Wenn fürs werben noch die Möglichkeit besteht bitte einfach melden.

Danke im Voraus und schon mal ein gutes neues Jahr!

Lg


----------



## GunSchot (1. Januar 2018)

Pm an dich ist raus.


----------



## Rico2394 (3. Januar 2018)

Hey GunShot 

 

würde nach langer Pause auch wieder Anfangen wollen auch gerne als Unterstützung dann  Weiß ja nicht ob du noch jemanden suchst


----------



## GunSchot (3. Januar 2018)

Pm an dich ist raus, sorry für das lange warten.

 

 

*edit* Hallo Community, das Angebot besteht weiterhin. Die beiden Member von oben haben mir bis jetzt keine Antwort per pm zukommen lassen.


----------



## ronnykimme93 (12. Januar 2018)

Hey! Habe ebenfalls Interesse!
Schreib mich einfach mal an, dann können wir darüber ja mal quatschen!


----------



## lokolaboom (17. Januar 2018)

steht das angebot noch?

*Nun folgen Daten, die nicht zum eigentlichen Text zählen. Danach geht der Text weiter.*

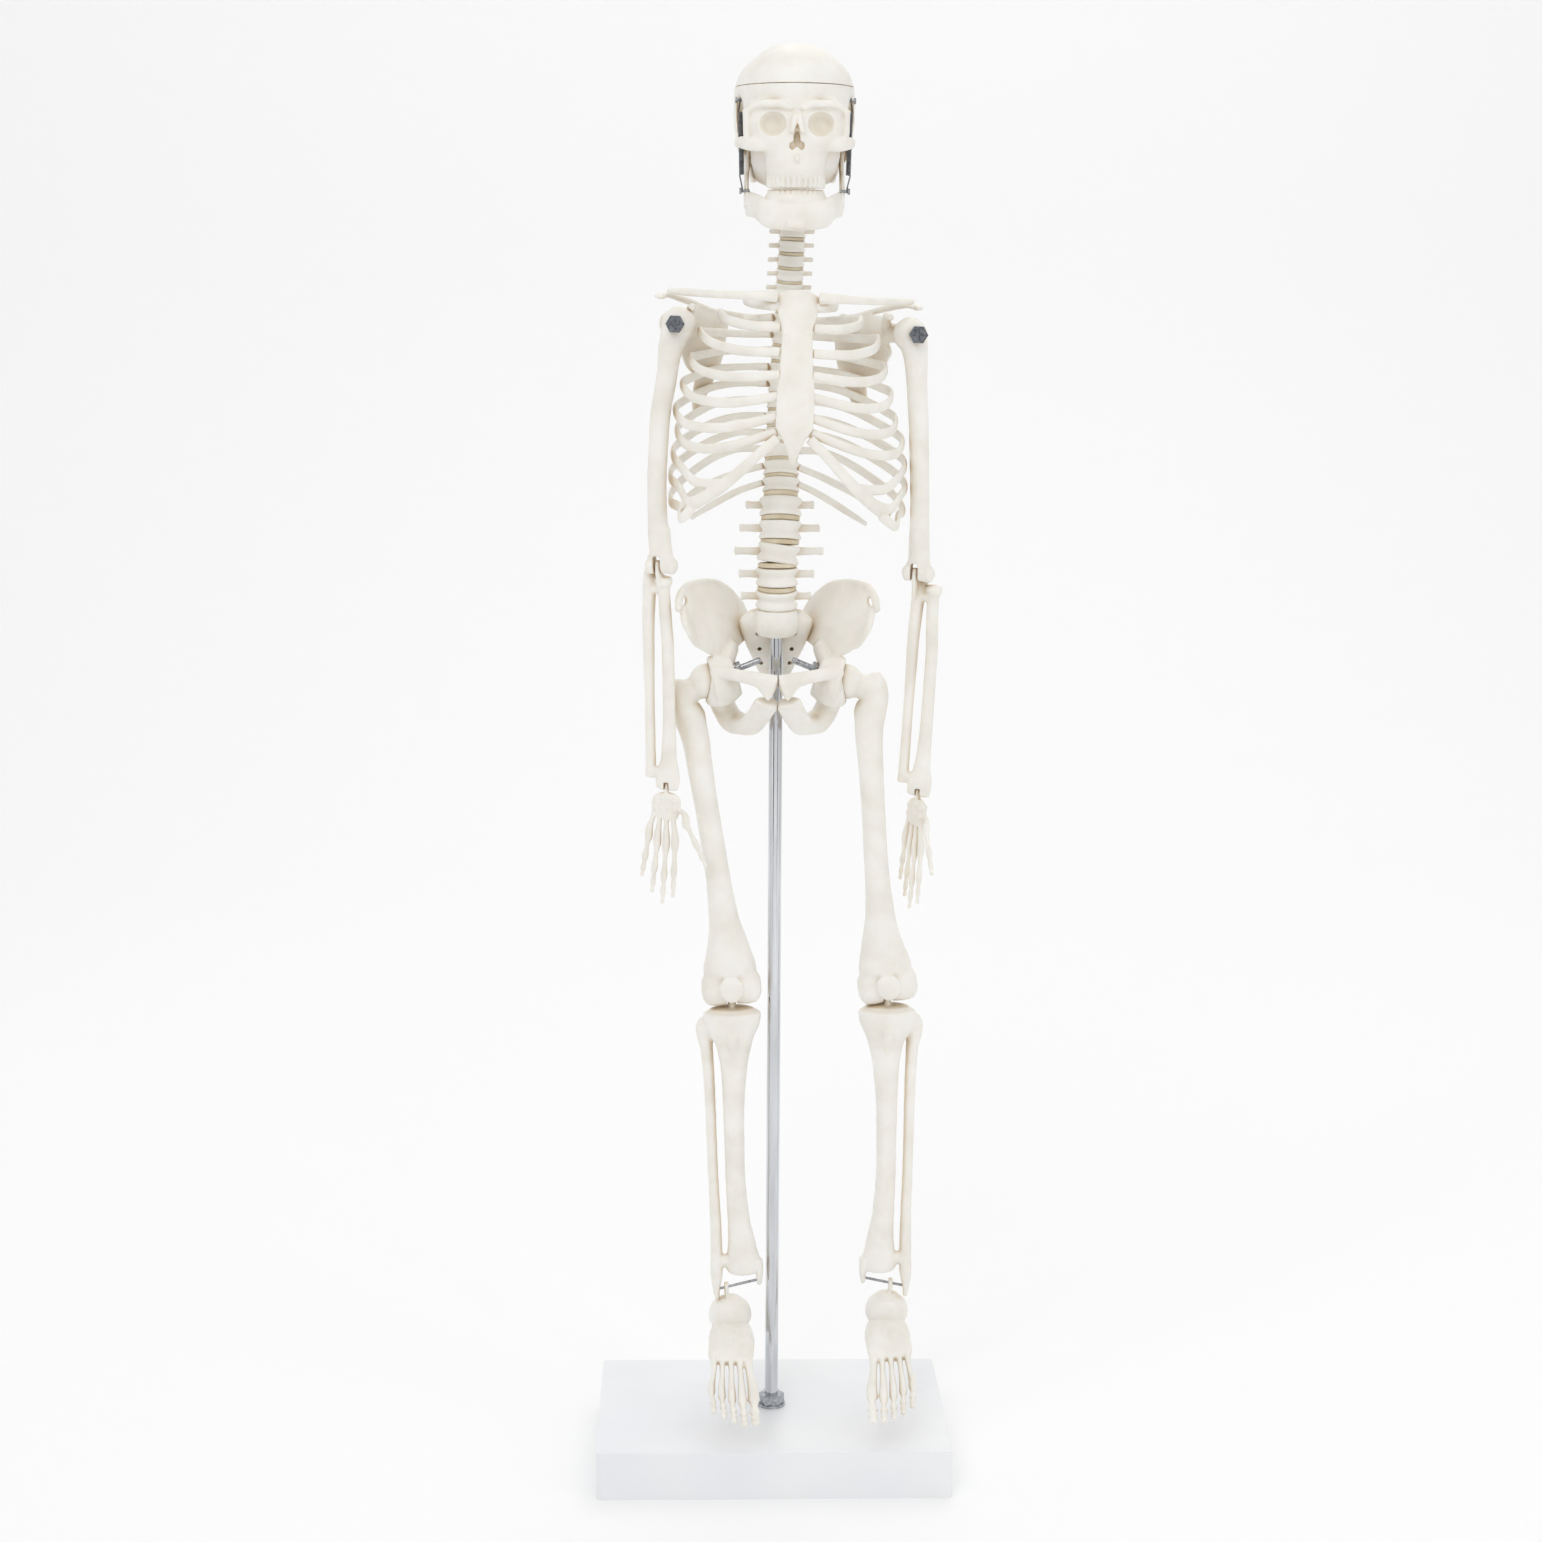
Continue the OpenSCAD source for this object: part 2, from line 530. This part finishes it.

Hätte Interesse


----------



## GunSchot (17. Januar 2018)

Vielen Dank

 

Ich habe euch beide mal eine PM geschrieben.


----------



## shingis (18. Januar 2018)

Ich habe dir eine PM geschrieben und hätte Interesse


----------



## GunSchot (7. Februar 2018)

Das Angebot steht immer noch, ich habe noch 4 Keys.


----------